Goal
Quote every line from the top of the listing down to and including the line that contains "four boards and".

Source data
## START
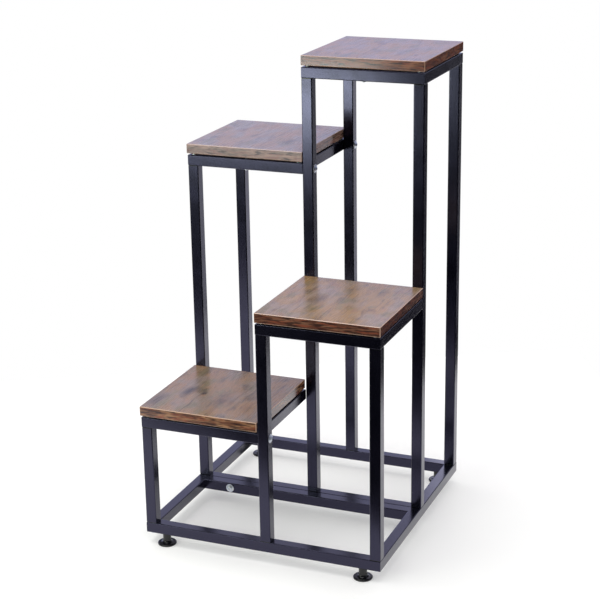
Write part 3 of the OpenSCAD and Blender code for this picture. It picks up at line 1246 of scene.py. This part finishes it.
@dataclass
class Boards:
    """The four boards and the banding round them, from the lowest tier up."""

    bandings: tuple[EdgeBanding, ...] = (
        EdgeBanding("scraped_and_highlit_edge_banding_1", ground="#63402c", dark_from=0.48),
        EdgeBanding("scraped_and_highlit_edge_banding_2", ground="#5e3a29", tan="#7a553e", dark_from=0.45),
        # The third banding is drawn paler and greyer than its print: a painted reflection, standing
        # in for the glare that veils this strip.
        EdgeBanding(
            "scraped_highlit_glare_painted_edge_banding_3",
            ground="#796151",
            tan="#957563",
            red="#7f584a",
            scraped_and_highlight="#ad9483",
            roughness=0.26,
            dark_from=0.52,
        ),
        EdgeBanding(
            "scraped_and_highlit_edge_banding_4",
            ground="#603924",
            tan="#7d4f31",
            scraped_and_highlight="#a3826a",
            dark_from=0.5,
        ),
    )
    prints: tuple[BoardPrint, ...] = (
        BoardPrint(
            "rustic_laminate_1",
            ground="#927356",
            mauve="#89776b",
            olive="#746b52",
            seams=(Seam(-151, -230, -124), Seam(-64, -150, 0)),
            knots=(
                Knot(-176, -130, 13, 30, 0.85),
                Knot(-149, -131, 5, 9, 0.9),
                Knot(-218, -186, 14, 38, 0.55),
                Knot(-99, -154, 22, 40, 0.35),
            ),
        ),
        # The second board's ground, mauve and olive are drawn lighter and warmer than the first's.
        # This is partly painted light, standing in for the extra light on this board.
        BoardPrint(
            "rustic_laminate_2",
            ground="#9e7d56",
            mauve="#958070",
            olive="#7d7154",
            seams=(Seam(116, -230, -49),),
            knots=(
                Knot(75, -120, 16, 32, 0.5),
                Knot(48, -72, 4, 26, 0.5),
                Knot(172, -60, 9, 26, 0.3),
            ),
        ),
        BoardPrint(
            "rustic_laminate_3",
            ground="#8a7058",
            mauve="#847871",
            worn=LONG_PORES,
            raised=LONG_PORES,
            pore_share=0.2,
            streak_share=0.25,
            seams=(Seam(-92, 0, 230),),
            knots=(Knot(-178, 140, 9, 24, 0.3),),
        ),
        BoardPrint(
            "rustic_laminate_4",
            worn=LONG_PORES,
            raised=LONG_PORES,
            pore_share=0.2,
            streak_share=0.25,
            seams=(Seam(100, 0, 230),),
            knots=(Knot(160, 60, 8, 30, 0.3),),
        ),
    )

    def dress(self) -> int:
        """Prints the boards and their banding.

        Returns:
            The number of nodes dressed.
        """
        count = 0
        for tier, board_print, banding in zip(TIERS, self.prints, self.bandings):
            count += dress([f"tier_{tier}_board"], board_print.material())
            count += dress([f"tier_{tier}_edge_band"], banding.material())
        return count


@dataclass
class FeetAndTrim:
    """The moulded feet, the plugs of the legs, the pads and the nuts inside the tubes."""

    plastic: MouldedPlastic = MouldedPlastic("moulded_black_polypropylene")
    vinyl: ClearVinyl = ClearVinyl("clear_soft_vinyl")

    def dress(self, zinc: Material) -> int:
        """Gives the small parts their finishes.

        Args:
            zinc: Finish of the nuts.

        Returns:
            The number of nodes dressed.
        """
        feet = [body.value for body in FEET]
        count = dress([*feet, "leg_plugs"], self.plastic.material())
        count += dress(["corner_pads"], self.vinyl.material())
        return count + dress(["foot_nuts", "tower_nuts"], zinc)


@dataclass(frozen=True)
class Viewpoint:
    """Where the photograph was taken from, fitted to the edges of the tubes and boards."""

    place: tuple[float, float, float] = (1.0536, -2.57795, 1.33567)
    yaw_deg: float = 22.40
    pitch_deg: float = 18.08
    roll_deg: float = -0.95
    focal_px: float = 1591.19

    def build(self) -> None:
        """Makes the camera."""
        yaw, pitch, roll = (math.radians(a) for a in (self.yaw_deg, self.pitch_deg, self.roll_deg))
        ahead = Vector(
            (-math.sin(yaw) * math.cos(pitch), math.cos(yaw) * math.cos(pitch), -math.sin(pitch))
        )
        level = Vector((math.cos(yaw), math.sin(yaw), 0.0))
        above = level.cross(ahead)
        right = math.cos(roll) * level + math.sin(roll) * above
        up = -math.sin(roll) * level + math.cos(roll) * above
        data = bpy.data.cameras.new("viewpoint")
        data.sensor_width = SENSOR_MM
        data.lens = self.focal_px / IMAGE_SIDE_PX * SENSOR_MM
        camera = bpy.data.objects.new("viewpoint", data)
        turn = Matrix((right, up, -ahead)).transposed().to_4x4()
        camera.matrix_world = Matrix.Translation(self.place) @ turn
        bpy.context.scene.collection.objects.link(camera)
        bpy.context.scene.camera = camera


@dataclass(frozen=True)
class Softbox:
    """A flat studio lamp with a soft cover, which shows in reflections and not to the camera."""

    name: str
    place: tuple[float, float, float]
    aim: tuple[float, float, float]
    width: float
    height: float
    brightness: float
    colour: str = "#ffffff"

    def build(self) -> None:
        """Makes the lamp, whose power follows from the brightness of its cover."""
        data = bpy.data.lights.new(self.name, "AREA")
        data.shape = "RECTANGLE"
        data.size = self.width
        data.size_y = self.height
        data.energy = self.brightness * math.pi * self.width * self.height
        data.color = linear(self.colour)[:3]
        lamp = bpy.data.objects.new(self.name, data)
        lamp.location = self.place
        lamp.rotation_mode = "QUATERNION"
        toward = Vector(self.aim) - Vector(self.place)
        lamp.rotation_quaternion = toward.to_track_quat("-Z", "Y")
        lamp.visible_camera = False
        bpy.context.scene.collection.objects.link(lamp)


@dataclass(frozen=True)
class Studio:
    """A sheet of pale paper under a soft lamp, in a white room that is darker behind the camera.

    A low strip light in front draws the shine on the front faces of the tubes, and a pale card at
    the back right the shine on their right faces. The spans say where the room changes, by the
    direction in which it is seen.
    """

    sheet: Point = (2.06, 1.26)
    sheet_middle: Point = (-0.318, 0.018)
    sheet_turn_deg: float = 29.0
    paper: str = "#dfdeda"
    paper_lift: float = 0.29
    fill: float = 0.8
    fill_colour: str = "#f8f8ff"
    wall: str = "#b4bcee"
    right_wall: str = "#8a8ea2"
    ceiling: str = "#aea8ac"
    wall_level: float = 1.42
    dark: str = "#1a1a20"
    far_floor: str = "#2b2933"
    horizon: Span = Span(-0.04, 0.06)
    behind: Span = Span(-0.35, 0.25)
    overhead: Span = Span(0.2, 0.6)
    leftward: Span = Span(0.2, -0.1)
    lamps: tuple[Softbox, ...] = (
        Softbox("overhead", (-0.3, -0.2, 2.6), (0.0, 0.0, 0.4), 2.0, 2.0, 2.8),
        Softbox(
            "front_strip", (-0.814, -1.3, 0.531), (-0.814, 0, 0.531), 0.984, 0.184, 12.2, "#f3ffec"
        ),
        Softbox("rear_card", (0.18, 1.04, 0.35), (0.665, 0.165, 0.35), 0.52, 0.7, 1.0, "#f4f4ff"),
    )

    def build_floor(self) -> None:
        """Lays the sheet of paper, which keeps the stand's shadow and is white elsewhere."""
        pick()
        turn = math.radians(self.sheet_turn_deg)
        bpy.ops.mesh.primitive_plane_add(
            size=1, location=(*self.sheet_middle, 0.0), rotation=(0, 0, turn)
        )
        floor = bpy.context.object
        floor.name = "floor"
        floor.scale = (*self.sheet, 1.0)
        settle(floor)
        material = bpy.data.materials.new("pale_paper")
        material.use_nodes = True
        tree = material.node_tree
        tree.nodes.clear()
        paper = add_node(tree, "ShaderNodeBsdfDiffuse", {"Color": linear(self.paper)})
        shown = self.is_ray(tree, "Is Camera Ray", "Is Glossy Ray", "Is Transmission Ray")
        share = {0: shown, 1: self.paper_lift}
        seen = add_node(tree, "ShaderNodeMath", share, operation="MULTIPLY")
        lift = add_node(tree, "ShaderNodeEmission", {"Strength": seen.outputs["Value"]})
        layers = {0: paper.outputs["BSDF"], 1: lift.outputs["Emission"]}
        both = add_node(tree, "ShaderNodeAddShader", layers)
        add_node(tree, "ShaderNodeOutputMaterial", {"Surface": both.outputs["Shader"]})
        floor.data.materials.append(material)

    @staticmethod
    def is_ray(tree: Tree, *kinds: str) -> Socket:
        """Tells rays of some kinds from all others.

        Args:
            tree: Nodes of a material or of the world.
            *kinds: Names of the Light Path outputs.

        Returns:
            1 for a ray of one of these kinds, and 0 for any other.
        """
        ray = add_node(tree, "ShaderNodeLightPath").outputs
        found = ray[kinds[0]]
        for kind in kinds[1:]:
            either = add_node(tree, "ShaderNodeMath", {0: found, 1: ray[kind]}, operation="MAXIMUM")
            found = either.outputs["Value"]
        return found

    def build_room(self) -> None:
        """Makes the room: white to the eye, and with walls and a dark front in reflections."""
        world = bpy.data.worlds.new("white_room")
        world.use_nodes = True
        tree = world.node_tree
        tree.nodes.clear()
        way = add_node(tree, "ShaderNodeTexCoord").outputs["Generated"]
        side, back, up = add_node(tree, "ShaderNodeSeparateXYZ", {"Vector": way}).outputs
        walls = tint(tree, up, self.overhead, linear(self.wall), linear(self.ceiling))
        walls = tint(tree, side, self.leftward, linear(self.right_wall), walls)
        levels = ((walls, self.wall_level), (linear(self.fill_colour)[:3], self.fill))
        bright, soft = (
            add_node(tree, "ShaderNodeVectorMath", {0: colour, "Scale": level}, operation="SCALE")
            for colour, level in levels
        )
        ground = tint(tree, back, self.behind, linear(self.dark), linear(self.far_floor))
        upper = tint(tree, back, self.behind, ground, bright.outputs["Vector"])
        mirrored = tint(tree, up, self.horizon, ground, upper)
        glossy = self.is_ray(tree, "Is Glossy Ray")
        lit = tint(tree, glossy, MASK, soft.outputs["Vector"], mirrored)
        clear = self.is_ray(tree, "Is Camera Ray", "Is Transmission Ray")
        shown = tint(tree, clear, MASK, lit, linear("#ffffff"))
        room = add_node(tree, "ShaderNodeBackground", {"Color": shown, "Strength": 1.0})
        add_node(tree, "ShaderNodeOutputWorld", {"Surface": room.outputs["Background"]})
        bpy.context.scene.world = world

    def build(self) -> None:
        """Makes the floor, the room and the lamps."""
        self.build_floor()
        self.build_room()
        for lamp in self.lamps:
            lamp.build()


def main() -> None:
    """Builds the viewpoint, the studio and every piece of the stand."""
    logging.basicConfig(level=logging.INFO, format="%(name)s: %(message)s")
    bpy.context.scene.view_settings.view_transform = "Standard"
    Viewpoint().build()
    Studio().build()
    log.info("steel frame: %d tubes", SteelFrame().dress())
    log.info("boards: %d nodes", Boards().dress())
    zinc = ZincPlate("bright_zinc_plate").material()
    log.info("feet and trim: %d nodes", FeetAndTrim().dress(zinc))
    for hardware in (FlangeBolts, BaseNuts, BoardScrews, LegBolts, Studs):
        log.info("%s: %d pieces", hardware.__name__, hardware(zinc).build())


if __name__ == "__main__":
    main()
## END
Full response
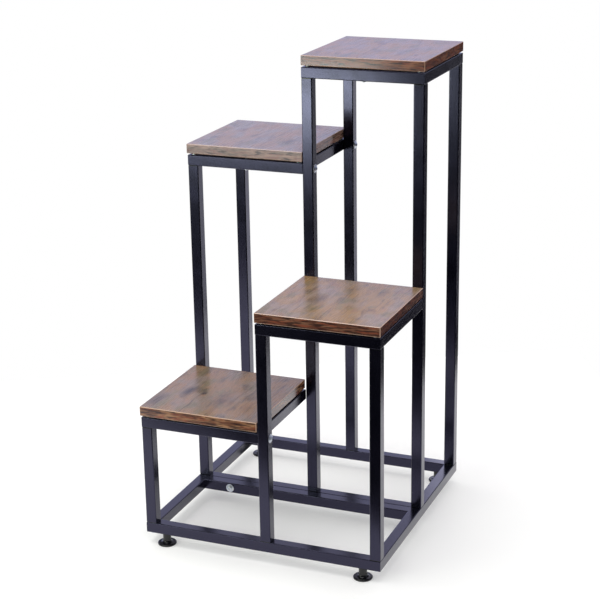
Write part 3 of the OpenSCAD and Blender code for this picture. It picks up at line 1246 of scene.py. This part finishes it.
@dataclass
class Boards:
    """The four boards and the banding round them, from the lowest tier up."""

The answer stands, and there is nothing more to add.